ネタバレになるので、これから「ターミナル」を見ようと思っている人で、なおかつストーリーは知りたくないと思われている方は、
ここから先は読まないでいただきたいのだけれども、要するに、ビクターという人物が、ニューヨークにわざわざやってきたのは、ベニー・
ゴルソンからサインをもらうため、ただそれだけのためにやってきたわけで、これは一体どういうことなのかという理由を一応書いておくと、
彼の父は大のジャズファンで、大物ジャズマンが一同に会した集合写真を雑誌か新聞で見て以来、
写真に写っていたジャズマンの一人一人にこつこつと「あなたのサインを送ってください」といった内容のお願い手紙を書き、セロニアス・
モンクら大物ジャズマンからサインを送ってもらうことを生きがいにしていたのだが、
ほとんどのジャズマンのサインは集まった時点で父親は死亡、ただの1枚だけ、彼の在命中に収集できなかったサインがあったが、
そのサインを送ってこなかった人物こそがベニー・ゴルソンだったのだ。
だから、息子のビクターは、父親の遺志を継ぎ、ベニー・ゴルソンからサインをもらうためにニューヨークへ降り立ち、
降り立った途端に故国のクラコウジアが戦乱に巻き込まれ、入国にも本国への帰還も出来ないという宙ぶらりんの状態になり、
結局は数ヶ月の間空港住まいをするハメになり、結果、あるときは面白おかしく、あるときは心温まる人間ドラマが展開されたのだ。
物語の終盤、晴れて入国が許された彼。
空港から出たビクターは、タクシーで、一路ベニー・ゴルソンが出演予定のホテルのバーへ向かったが、
一直線にその場所に辿り着いたということは、あらかじめ空港内の書店か、コインで数分間接続できるインターネットのモニターでベニー・
ゴルソンのスケジュールと出演するジャズクラブの住所を下調べしておいたのだろう。
開演直前のベニー・ゴルソンと対面し、理由を話すが、ゴルソンは「演奏開始時間なので、サインは演奏が終わってから」と言い、
ピアノトリオをバックに演奏を始めるが、次のシーンでは、サインをもらったビクターが、「さ、帰ろう」
と一直線に帰路に向かうという性急な展開、しかも彼の背後からはベニー・ゴルソンのテナーサックスが朗々と流れているので、
おそらく1セット目が終わった後にゴルソンからサインをもらい、2セット目は聴かずに帰路についたのだろうことが推測出来る。

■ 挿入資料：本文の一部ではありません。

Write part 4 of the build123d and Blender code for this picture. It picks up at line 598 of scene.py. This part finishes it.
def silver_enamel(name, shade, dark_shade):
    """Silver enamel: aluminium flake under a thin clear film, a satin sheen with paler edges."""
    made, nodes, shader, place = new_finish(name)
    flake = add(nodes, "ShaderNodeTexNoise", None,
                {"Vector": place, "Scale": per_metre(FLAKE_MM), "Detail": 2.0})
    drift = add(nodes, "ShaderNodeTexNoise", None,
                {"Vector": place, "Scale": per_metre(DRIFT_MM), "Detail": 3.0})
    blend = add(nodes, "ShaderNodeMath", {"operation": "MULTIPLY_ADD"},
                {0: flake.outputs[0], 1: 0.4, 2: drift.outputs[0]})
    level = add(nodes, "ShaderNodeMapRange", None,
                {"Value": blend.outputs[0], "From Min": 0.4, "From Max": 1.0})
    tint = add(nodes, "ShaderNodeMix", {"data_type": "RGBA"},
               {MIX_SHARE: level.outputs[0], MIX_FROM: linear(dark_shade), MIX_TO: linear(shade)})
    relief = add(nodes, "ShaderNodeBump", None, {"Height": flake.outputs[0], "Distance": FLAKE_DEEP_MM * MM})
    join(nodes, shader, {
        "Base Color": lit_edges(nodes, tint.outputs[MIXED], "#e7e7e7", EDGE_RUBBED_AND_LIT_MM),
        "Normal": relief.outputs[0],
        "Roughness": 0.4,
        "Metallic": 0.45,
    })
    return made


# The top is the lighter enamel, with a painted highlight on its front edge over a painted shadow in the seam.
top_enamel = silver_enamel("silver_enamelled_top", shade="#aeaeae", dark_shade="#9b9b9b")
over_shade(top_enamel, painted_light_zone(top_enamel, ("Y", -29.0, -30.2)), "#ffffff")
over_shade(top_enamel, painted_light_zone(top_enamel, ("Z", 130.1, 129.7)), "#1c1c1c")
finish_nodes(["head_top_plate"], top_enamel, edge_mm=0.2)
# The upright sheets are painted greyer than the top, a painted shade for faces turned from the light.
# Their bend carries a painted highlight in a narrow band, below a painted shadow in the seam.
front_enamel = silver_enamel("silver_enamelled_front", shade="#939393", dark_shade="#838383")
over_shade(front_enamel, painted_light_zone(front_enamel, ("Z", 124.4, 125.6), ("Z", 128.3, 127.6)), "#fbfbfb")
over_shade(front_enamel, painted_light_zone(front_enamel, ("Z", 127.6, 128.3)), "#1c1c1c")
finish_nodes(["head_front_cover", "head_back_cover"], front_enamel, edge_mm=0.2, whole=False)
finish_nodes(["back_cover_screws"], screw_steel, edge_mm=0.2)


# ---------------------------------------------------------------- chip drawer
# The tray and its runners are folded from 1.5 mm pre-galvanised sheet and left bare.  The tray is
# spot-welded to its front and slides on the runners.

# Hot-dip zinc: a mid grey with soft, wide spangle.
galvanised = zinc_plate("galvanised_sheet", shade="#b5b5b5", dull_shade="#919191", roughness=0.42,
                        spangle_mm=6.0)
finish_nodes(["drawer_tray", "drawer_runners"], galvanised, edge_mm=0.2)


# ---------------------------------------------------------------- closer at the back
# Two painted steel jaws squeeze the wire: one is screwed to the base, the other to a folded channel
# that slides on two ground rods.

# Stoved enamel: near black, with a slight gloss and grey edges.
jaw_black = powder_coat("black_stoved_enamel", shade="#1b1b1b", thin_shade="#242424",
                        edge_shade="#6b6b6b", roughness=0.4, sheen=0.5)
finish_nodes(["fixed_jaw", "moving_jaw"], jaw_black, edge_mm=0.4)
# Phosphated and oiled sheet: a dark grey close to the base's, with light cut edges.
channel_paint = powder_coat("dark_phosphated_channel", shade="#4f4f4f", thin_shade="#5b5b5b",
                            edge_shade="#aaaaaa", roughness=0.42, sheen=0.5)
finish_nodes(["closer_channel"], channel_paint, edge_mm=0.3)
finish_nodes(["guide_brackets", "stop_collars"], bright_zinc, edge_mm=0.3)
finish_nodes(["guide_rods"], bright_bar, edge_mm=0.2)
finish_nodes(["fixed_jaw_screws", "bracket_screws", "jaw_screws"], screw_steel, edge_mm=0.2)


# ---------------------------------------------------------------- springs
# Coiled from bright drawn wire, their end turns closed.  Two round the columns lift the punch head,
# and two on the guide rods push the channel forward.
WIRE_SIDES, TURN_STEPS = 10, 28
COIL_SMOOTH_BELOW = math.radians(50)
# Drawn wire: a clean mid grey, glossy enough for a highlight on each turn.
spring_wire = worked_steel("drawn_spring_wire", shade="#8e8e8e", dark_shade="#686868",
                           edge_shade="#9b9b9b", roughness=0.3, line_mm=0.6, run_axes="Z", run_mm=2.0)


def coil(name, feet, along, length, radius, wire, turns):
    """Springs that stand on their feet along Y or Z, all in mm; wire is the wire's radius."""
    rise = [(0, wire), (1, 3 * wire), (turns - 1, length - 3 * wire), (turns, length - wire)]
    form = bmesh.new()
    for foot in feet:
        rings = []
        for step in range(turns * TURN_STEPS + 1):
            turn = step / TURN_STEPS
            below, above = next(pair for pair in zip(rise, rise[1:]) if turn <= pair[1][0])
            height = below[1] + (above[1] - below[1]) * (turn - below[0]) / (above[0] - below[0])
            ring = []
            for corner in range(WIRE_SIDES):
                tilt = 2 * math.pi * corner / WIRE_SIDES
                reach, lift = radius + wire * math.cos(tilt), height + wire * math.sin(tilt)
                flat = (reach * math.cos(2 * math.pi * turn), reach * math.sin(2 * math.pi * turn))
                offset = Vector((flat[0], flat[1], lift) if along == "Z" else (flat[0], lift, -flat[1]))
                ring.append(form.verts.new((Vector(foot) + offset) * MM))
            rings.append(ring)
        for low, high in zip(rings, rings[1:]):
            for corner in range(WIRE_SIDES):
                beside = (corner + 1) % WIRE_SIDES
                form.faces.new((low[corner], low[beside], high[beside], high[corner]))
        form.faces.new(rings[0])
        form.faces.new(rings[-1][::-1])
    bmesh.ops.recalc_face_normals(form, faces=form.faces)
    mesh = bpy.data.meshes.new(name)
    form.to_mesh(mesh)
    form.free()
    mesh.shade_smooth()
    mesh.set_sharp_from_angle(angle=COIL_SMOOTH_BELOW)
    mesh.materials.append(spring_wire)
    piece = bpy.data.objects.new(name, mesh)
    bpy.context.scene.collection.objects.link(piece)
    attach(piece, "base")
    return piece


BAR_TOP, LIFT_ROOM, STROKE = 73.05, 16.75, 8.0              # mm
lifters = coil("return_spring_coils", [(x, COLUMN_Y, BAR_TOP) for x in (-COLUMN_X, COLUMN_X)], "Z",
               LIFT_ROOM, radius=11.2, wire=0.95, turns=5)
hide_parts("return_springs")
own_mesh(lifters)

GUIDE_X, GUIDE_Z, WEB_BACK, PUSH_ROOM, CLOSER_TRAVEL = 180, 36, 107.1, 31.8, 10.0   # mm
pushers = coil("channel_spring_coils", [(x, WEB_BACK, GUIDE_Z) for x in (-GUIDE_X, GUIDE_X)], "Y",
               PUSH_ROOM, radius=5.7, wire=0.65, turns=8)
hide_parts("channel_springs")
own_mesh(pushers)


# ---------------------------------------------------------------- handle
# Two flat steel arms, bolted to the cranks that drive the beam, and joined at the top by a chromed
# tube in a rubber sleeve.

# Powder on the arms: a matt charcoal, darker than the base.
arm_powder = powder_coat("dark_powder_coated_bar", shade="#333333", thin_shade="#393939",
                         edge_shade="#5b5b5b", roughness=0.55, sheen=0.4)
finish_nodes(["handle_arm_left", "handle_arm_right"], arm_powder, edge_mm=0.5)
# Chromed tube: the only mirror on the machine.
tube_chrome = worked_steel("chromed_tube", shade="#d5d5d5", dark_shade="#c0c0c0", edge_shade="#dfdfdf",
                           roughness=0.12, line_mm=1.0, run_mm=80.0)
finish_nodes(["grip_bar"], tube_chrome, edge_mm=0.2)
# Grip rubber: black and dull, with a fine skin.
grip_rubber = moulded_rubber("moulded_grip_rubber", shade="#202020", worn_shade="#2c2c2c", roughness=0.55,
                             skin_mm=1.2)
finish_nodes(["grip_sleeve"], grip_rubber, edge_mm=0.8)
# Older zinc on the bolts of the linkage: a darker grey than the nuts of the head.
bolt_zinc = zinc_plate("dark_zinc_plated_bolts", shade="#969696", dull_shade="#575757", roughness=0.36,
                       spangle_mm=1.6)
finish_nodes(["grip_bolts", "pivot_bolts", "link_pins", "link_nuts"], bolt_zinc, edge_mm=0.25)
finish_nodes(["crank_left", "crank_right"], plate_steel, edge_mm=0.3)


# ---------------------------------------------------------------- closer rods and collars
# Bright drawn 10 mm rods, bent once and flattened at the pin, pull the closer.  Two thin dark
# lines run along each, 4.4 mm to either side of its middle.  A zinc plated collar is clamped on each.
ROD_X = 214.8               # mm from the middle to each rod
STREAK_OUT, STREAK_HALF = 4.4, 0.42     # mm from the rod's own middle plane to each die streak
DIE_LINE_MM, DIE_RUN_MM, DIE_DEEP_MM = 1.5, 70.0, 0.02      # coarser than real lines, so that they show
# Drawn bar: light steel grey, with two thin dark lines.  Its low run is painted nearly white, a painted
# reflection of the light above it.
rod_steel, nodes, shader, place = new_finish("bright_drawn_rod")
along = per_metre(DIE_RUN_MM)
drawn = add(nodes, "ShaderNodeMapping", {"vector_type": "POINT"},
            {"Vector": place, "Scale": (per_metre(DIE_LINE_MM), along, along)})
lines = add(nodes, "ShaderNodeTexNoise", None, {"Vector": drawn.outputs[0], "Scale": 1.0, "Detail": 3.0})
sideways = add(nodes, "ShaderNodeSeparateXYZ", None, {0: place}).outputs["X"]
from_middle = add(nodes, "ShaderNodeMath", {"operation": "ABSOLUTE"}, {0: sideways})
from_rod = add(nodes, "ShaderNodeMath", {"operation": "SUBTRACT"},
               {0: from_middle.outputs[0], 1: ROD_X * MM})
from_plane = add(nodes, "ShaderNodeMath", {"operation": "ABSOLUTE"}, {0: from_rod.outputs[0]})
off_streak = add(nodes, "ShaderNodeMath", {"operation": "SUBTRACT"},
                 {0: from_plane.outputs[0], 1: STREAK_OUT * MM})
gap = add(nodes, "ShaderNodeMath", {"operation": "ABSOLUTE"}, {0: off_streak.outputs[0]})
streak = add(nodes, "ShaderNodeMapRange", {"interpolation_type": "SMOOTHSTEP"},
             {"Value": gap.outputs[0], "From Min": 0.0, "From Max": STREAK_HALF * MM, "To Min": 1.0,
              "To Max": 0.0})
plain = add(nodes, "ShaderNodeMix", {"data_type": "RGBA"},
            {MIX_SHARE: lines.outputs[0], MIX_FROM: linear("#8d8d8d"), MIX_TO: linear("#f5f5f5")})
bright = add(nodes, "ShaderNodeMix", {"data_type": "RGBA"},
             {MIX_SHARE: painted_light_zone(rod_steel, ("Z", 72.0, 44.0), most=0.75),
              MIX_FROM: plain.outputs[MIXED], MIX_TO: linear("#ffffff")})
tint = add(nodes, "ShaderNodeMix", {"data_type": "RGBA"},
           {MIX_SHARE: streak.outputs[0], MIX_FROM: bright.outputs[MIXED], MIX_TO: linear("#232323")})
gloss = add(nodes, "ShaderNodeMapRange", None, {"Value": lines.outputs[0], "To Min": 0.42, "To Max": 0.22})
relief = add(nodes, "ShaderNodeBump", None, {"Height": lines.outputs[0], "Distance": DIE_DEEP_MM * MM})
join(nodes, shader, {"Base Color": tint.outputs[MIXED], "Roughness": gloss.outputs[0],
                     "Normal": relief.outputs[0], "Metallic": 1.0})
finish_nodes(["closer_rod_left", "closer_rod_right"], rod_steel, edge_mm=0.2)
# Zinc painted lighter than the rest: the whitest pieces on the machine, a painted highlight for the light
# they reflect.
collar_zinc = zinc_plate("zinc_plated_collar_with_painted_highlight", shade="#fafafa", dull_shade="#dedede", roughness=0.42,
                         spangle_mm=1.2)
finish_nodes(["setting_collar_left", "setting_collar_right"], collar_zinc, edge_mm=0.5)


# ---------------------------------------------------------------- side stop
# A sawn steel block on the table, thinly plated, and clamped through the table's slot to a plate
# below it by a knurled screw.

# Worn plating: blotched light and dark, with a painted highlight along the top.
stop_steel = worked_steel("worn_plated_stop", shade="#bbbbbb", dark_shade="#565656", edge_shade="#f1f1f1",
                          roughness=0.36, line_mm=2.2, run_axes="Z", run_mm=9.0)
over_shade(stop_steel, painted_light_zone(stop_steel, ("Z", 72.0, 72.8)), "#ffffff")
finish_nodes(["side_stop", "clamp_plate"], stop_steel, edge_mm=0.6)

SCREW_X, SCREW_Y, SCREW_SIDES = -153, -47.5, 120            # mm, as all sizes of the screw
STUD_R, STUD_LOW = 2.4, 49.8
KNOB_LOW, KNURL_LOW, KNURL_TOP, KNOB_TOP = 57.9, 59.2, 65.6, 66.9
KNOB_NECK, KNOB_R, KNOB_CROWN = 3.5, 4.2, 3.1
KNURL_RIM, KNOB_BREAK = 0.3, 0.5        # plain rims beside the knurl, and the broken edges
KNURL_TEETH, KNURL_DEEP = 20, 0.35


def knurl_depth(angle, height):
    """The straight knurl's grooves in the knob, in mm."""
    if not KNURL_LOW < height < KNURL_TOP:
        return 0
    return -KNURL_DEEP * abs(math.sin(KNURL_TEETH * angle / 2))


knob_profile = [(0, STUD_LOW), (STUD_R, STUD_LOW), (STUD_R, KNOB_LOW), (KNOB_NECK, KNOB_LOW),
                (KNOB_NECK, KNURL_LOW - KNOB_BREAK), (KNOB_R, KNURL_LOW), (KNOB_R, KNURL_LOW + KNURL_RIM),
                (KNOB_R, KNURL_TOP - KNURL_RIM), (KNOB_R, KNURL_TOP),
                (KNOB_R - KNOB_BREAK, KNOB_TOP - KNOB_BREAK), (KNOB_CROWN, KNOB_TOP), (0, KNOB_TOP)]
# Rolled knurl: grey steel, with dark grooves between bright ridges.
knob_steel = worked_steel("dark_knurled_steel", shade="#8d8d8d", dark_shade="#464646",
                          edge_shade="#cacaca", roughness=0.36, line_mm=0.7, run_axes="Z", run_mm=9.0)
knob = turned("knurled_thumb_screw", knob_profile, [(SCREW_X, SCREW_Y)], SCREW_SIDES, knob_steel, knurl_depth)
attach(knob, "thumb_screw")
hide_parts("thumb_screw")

せっかく会えたゴルソンなのだから、もうちょっと演奏を聴いてから帰ってもいいのに、なんで帰ってしまうんだよ、勿体無い、なんて思うのはジャズファンの私だけなのか。
彼はゴルソンの演奏よりもサインをもらうほうが重要で(ま、そりゃそうだが)、サインをもらったあとは、
もうゴルソンの演奏を鑑賞する興味も、ニューヨークを観光しようという気もおきなかったのだろう。
ニューヨークの雑踏で故国に帰ろうとする彼の姿を捉えて、かくして「ターミナル」は終わる。
ジャズが物語の引き金となり、ジャズが主人公の行動の原動力となり、本物のジャズマンが登場するにもかかわらず、主人公をはじめ、ほとんどの人がジャズには何の関心も縁もないという珍しい「ジャズムーヴィ」ではあったが、最後の「ええ、もう終わりぃ?」
な拍子抜け感を抜かせば、まあまあ楽しく鑑賞できた映画だと個人的には思う。
なにせ、飄々としていながらも誠実、温厚、優しく誰からも愛される人柄で、一見トロそうなところもあるが、じつは意外と学習能力が高い上に、
きちんとした職人の技術も有しているロシア近隣国の異邦人という文字に書くと複雑に感じてしまう役柄を見事に演じきったトム・
ハンクスの役作りと演技の功績が大きいといえるだろう。